The minister—painfully embarrassed, but hoping that a kiss might prove a talisman to admit him into the child’s kindlier regards—bent forward, and impressed one on her brow. Hereupon, Pearl broke away from her mother, and, running to the brook, stooped over it, and bathed her forehead, until the unwelcome kiss was quite washed off, and diffused through a long lapse of the gliding water.
Unlike her warm response to Reverend Dimmesdale’s earlier kiss at Governor Bellingham’s house, this time, in the forest, Pearl reacts negatively and dramatically to Reverend Dimmesdale’s affection. While Pearl’s washing off her brow in the brook reflects her young age, readers might wonder if this action reflects Pearl’s feelings of jealousy or confusion about the situation she is in. Pearl makes clear that she will accept love and affection on her terms only. Her stubbornness is a result of having a courageous heart.
Pearl kissed his lips. A spell was broken. The great scene of grief, in which the wild infant bore a part, had developed all her sympathies; and as her tears fell upon her father's cheek, they were the pledge that she would grow up amid human joy and sorrow, nor for ever do battle with the world, but be a woman in it.

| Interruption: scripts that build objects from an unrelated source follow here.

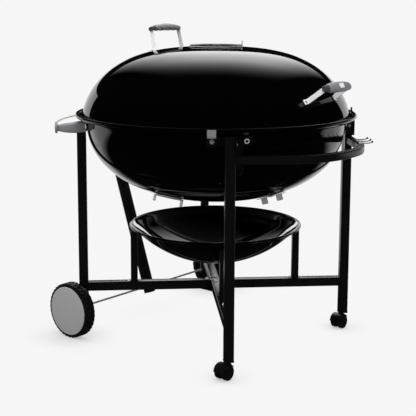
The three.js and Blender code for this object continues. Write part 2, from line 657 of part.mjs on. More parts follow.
// ---- casters ------------------------------------------------------------------------------------
// Each caster leg has a plug with a bore for the stem, a top cap, a hooded swivel body and twin rollers.
for (const name of ['fr', 'br']) {
  const inner34 = (TUBE - 2 * TUBE_WALL) / 2 - GAP;
  const lip = TUBE / 2 + 1;
  const plug = cut(
    join(box(LEG_R - lip, LEG_R + lip, -lip, lip, LEG_FOOT - GAP - 3, LEG_FOOT - GAP),
      box(LEG_R - inner34, LEG_R + inner34, -inner34, inner34, LEG_FOOT - 1, 98)),
    rod(5.8, 40, 120, 12).translate(LEG_R, 0, 0),
  );
  add(`leg_plug_${name}`, plug, BLACK_NYLON, corner[name]);
  const cap = join(box(LEG_R - lip, LEG_R + lip, -lip, lip, LEG_TOP + GAP, LEG_TOP + 3),
    box(LEG_R - inner34, LEG_R + inner34, -inner34, inner34, LEG_TOP - 14, LEG_TOP + 1));
  add(`leg_cap_${name}`, cap, BLACK_NYLON, corner[name]);

  const legX = LEG_R * Math.cos(rad(CORNERS[name]));
  const legY = LEG_R * Math.sin(rad(CORNERS[name]));
  const caster = new THREE.Group();
  caster.position.set(legX, legY, 0);
  grill.add(caster);
  const y = -CASTER_TRAIL;
  const fin = cut(
    join(
      rod(CASTER_R - 3, -6.6, 6.6, 16).rotateY(Math.PI / 2).translate(0, y, CASTER_R),
      box(-6.6, 6.6, y, 8, 27, 45),
      box(-6.6, 6.6, -14, 8, 38, 46),
    ),
    rod(4.4, -20, 20, 10).rotateY(Math.PI / 2).translate(0, y, CASTER_R),
  );
  const arcPoints = (r) => {
    const points = [];
    for (let i = 0; i <= 8; i += 1) {
      const t = rad(35 + (140 * i) / 8);
      points.push([y + r * Math.cos(t), CASTER_R + r * Math.sin(t)]);
    }
    return points;
  };
  const hoodShape = [...arcPoints(28.2), ...arcPoints(26.4).reverse()];
  const hood = plateXZ(hoodShape, -23, 23).rotateZ(Math.PI / 2);
  const web = plateXZ([...arcPoints(27), ...arcPoints(15).reverse()], -6.6, 6.6).rotateZ(Math.PI / 2);
  const stem = rod(5.5, 44, 92, 12);
  const collar = rod(6.6, 38, LEG_FOOT - GAP - 3 - GAP, 12);
  add(`caster_body_${name}`, join(fin, hood, web, stem, collar), BLACK_NYLON, caster);

  const facet = CASTER_R / Math.cos(Math.PI / 24);
  const rollers = turn([
    [0, -22.5], [facet - 3, -22.5], [facet, -20], [facet, -7.2], [4, -7.2], [4, 7.2],
    [facet, 7.2], [facet, 20], [facet - 3, 22.5], [0, 22.5],
  ], 24).rotateZ(Math.PI / 24).rotateY(Math.PI / 2).translate(0, y, CASTER_R);
  add(`caster_rollers_${name}`, rollers, BLACK_NYLON, caster);
}

export default grill;
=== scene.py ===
"""Kettle charcoal grill: the finished look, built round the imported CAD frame.

Shapes are written in millimetres about the kettle's axis, +Z up, and placed into the frame in metres.
"""

import json
import math

import bmesh
import bpy
from mathutils import Matrix, Vector


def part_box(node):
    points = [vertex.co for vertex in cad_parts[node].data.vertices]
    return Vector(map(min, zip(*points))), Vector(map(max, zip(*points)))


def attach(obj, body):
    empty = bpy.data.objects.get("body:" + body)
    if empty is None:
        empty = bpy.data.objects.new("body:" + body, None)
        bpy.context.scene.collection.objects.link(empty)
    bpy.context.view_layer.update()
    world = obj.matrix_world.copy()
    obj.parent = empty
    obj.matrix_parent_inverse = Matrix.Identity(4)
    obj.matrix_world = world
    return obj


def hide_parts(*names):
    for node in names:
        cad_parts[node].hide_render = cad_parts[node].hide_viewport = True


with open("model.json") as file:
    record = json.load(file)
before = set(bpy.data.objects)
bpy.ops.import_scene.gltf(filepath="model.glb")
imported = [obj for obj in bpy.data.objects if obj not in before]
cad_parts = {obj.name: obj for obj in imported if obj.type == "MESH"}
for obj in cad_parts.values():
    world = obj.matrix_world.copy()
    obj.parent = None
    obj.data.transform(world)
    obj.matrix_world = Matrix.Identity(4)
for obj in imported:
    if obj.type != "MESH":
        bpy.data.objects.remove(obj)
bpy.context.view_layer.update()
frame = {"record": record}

MM = 0.001
BODY_OF = {node: body for body, nodes in frame["record"]["behaviour"]["bodies"].items() for node in nodes}
SLOT_OF = {part["node"]: part["material_slot"] for part in frame["record"]["subparts"]}
BOWL_LOW, BOWL_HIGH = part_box("bowl")
AXIS = Vector(((BOWL_LOW.x + BOWL_HIGH.x) / 2, 0, 0))  # the kettle's axis in the frame

# ---- driving dimensions, mm ---------------------------------------------------------------------
GAP = 0.3  # air between two pieces that touch
RIM_R = round((BOWL_HIGH.x - BOWL_LOW.x) / 2 / MM)
BEAD_R = 6.5
BEAD_Z = 802.5
BOWL_R = 460
BOWL_TOP = 780
BOWL_DEPTH = 280
SHELL = 2.4
LID_R = 475
LID_BASE = 785
LID_RISE = 255
LID_SWEEP = 87.07  # degrees of the dome's curve, from the axis to the lip

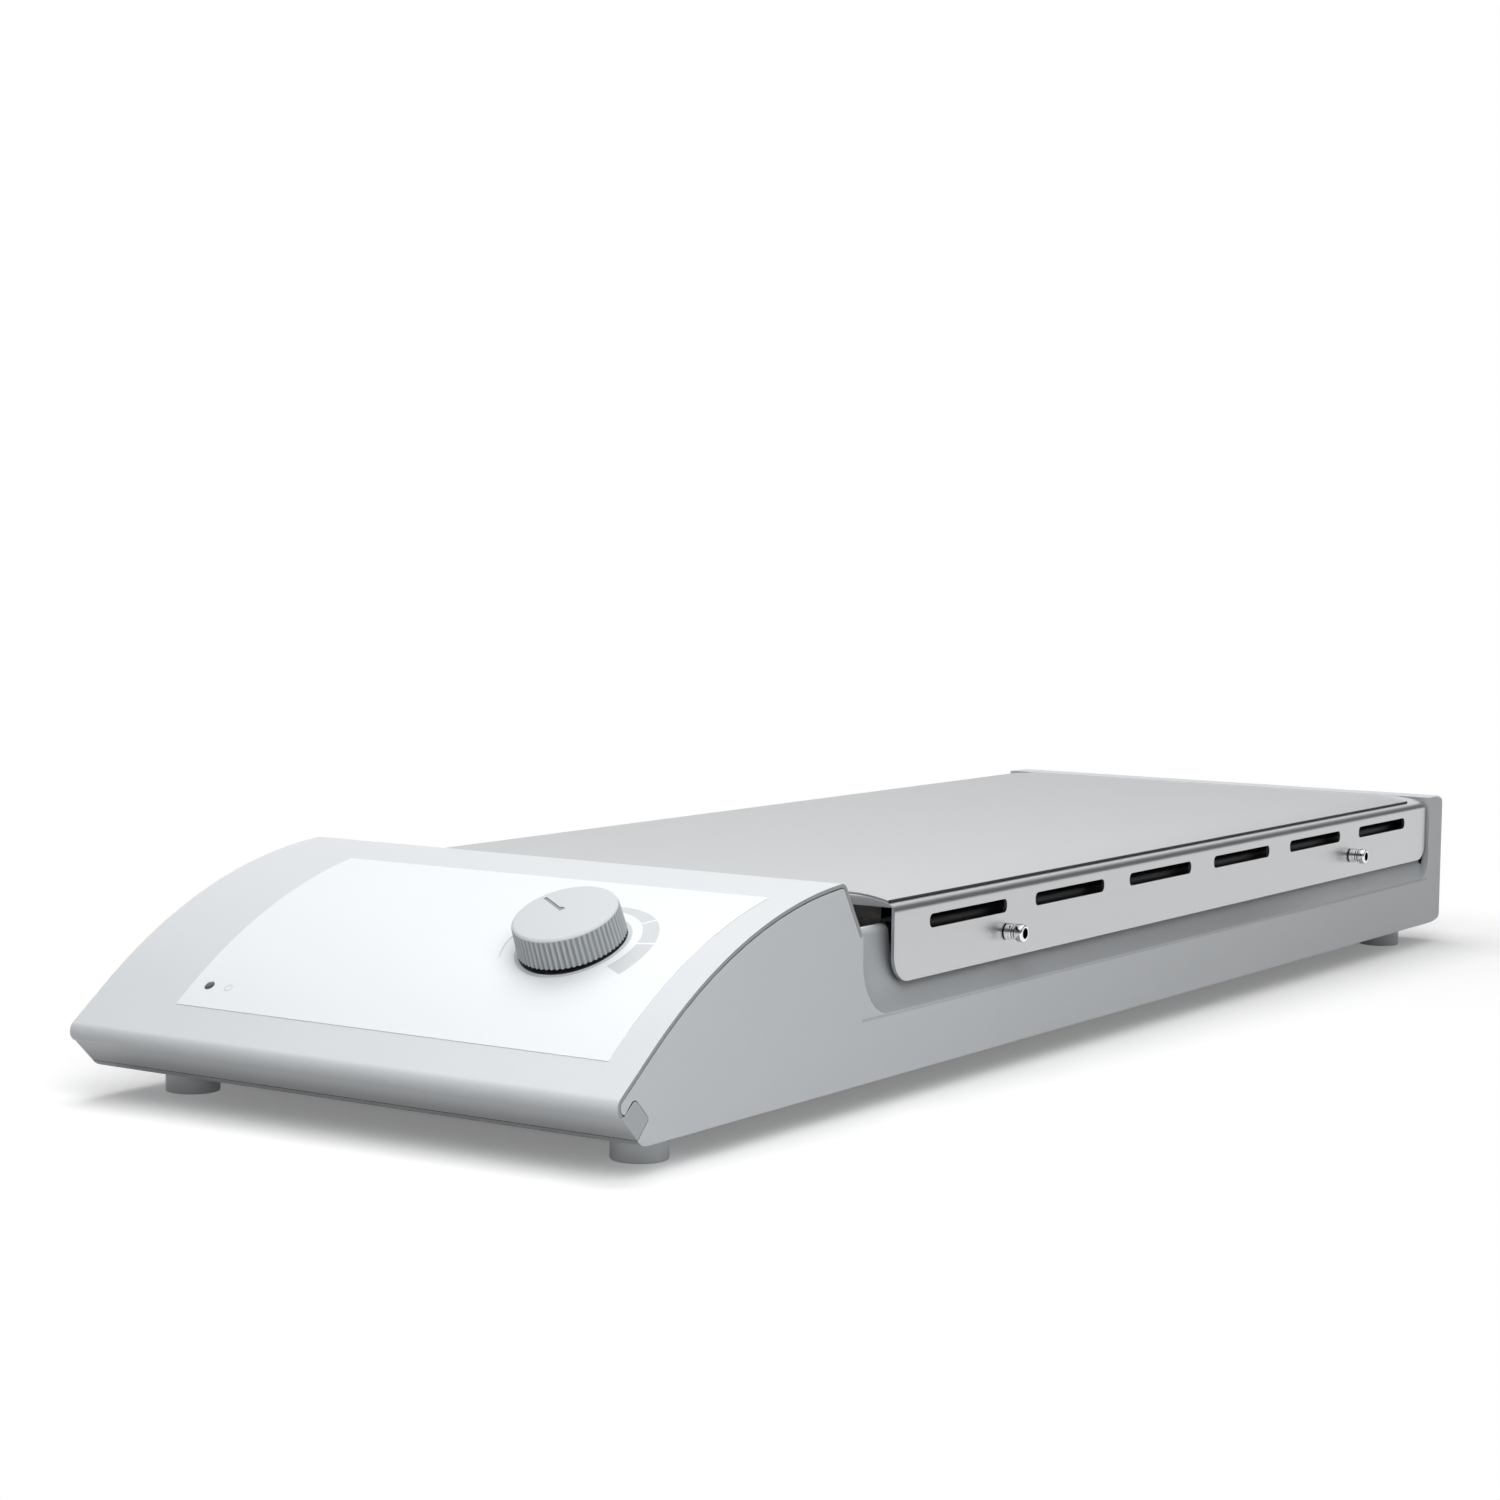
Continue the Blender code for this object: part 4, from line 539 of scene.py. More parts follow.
def arc(centre, radius, start, end, steps=arc_steps):
    """Points on an arc, both ends included."""
    angles = [start + (end - start) * index / steps for index in range(steps + 1)]
    return [(centre[0] + radius * math.cos(a), centre[1] + radius * math.sin(a)) for a in angles]


def filleted(corners, steps=corner_steps):
    """An open outline of (u, v, radius) corners with each inner corner rounded."""
    points = []
    for index, (u, v, radius) in enumerate(corners):
        here = Vector((u, v))
        if radius == 0 or index in (0, len(corners) - 1):
            points.append((u, v))
            continue
        before = (Vector(corners[index - 1][:2]) - here).normalized()
        after = (Vector(corners[index + 1][:2]) - here).normalized()
        half = before.angle(after) / 2
        centre = here + (before + after).normalized() * (radius / math.sin(half))
        first = here + before * (radius / math.tan(half)) - centre
        last = here + after * (radius / math.tan(half)) - centre
        start = math.atan2(first.y, first.x)
        points += arc(centre, radius, start, start - first.angle_signed(last), steps)
    return points


def bridged(name, shape, rings, closed=False, finish=None):
    """An item from rings of points: joined one to the next and closed to a loop, or over both ends."""
    pairs = list(zip(rings, rings[1:]))
    if closed:
        pairs.append((rings[-1], rings[0]))
    for end in () if closed else (rings[0], rings[-1]):
        if len(set(end)) > 2:
            shape.faces.new(end)
    for one, two in pairs:
        for index in range(len(one)):
            after = (index + 1) % len(one)
            corners = dict.fromkeys((one[index], one[after], two[after], two[index]))
            if len(corners) > 2:
                shape.faces.new(list(corners))
    return new_item(name, shape, finish)


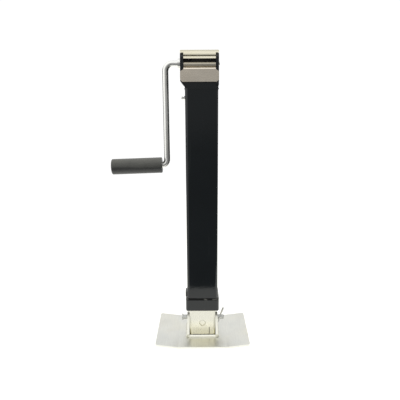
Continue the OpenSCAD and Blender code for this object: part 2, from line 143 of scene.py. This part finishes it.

At the novel’s climax, just as Reverend Dimmesdale is about to die, his awful secret finally exposed, Pearl honors him with an affectionate, forgiving, and tearful kiss. Even though she is still a child, Pearl understands the dramatic scene that has just unfolded in broad daylight in front of the entire community. She is growing into a woman of the world. It is significant that the narrator refers to Reverend Dimmesdale as “her father” here, a first in the novel in reference to Pearl.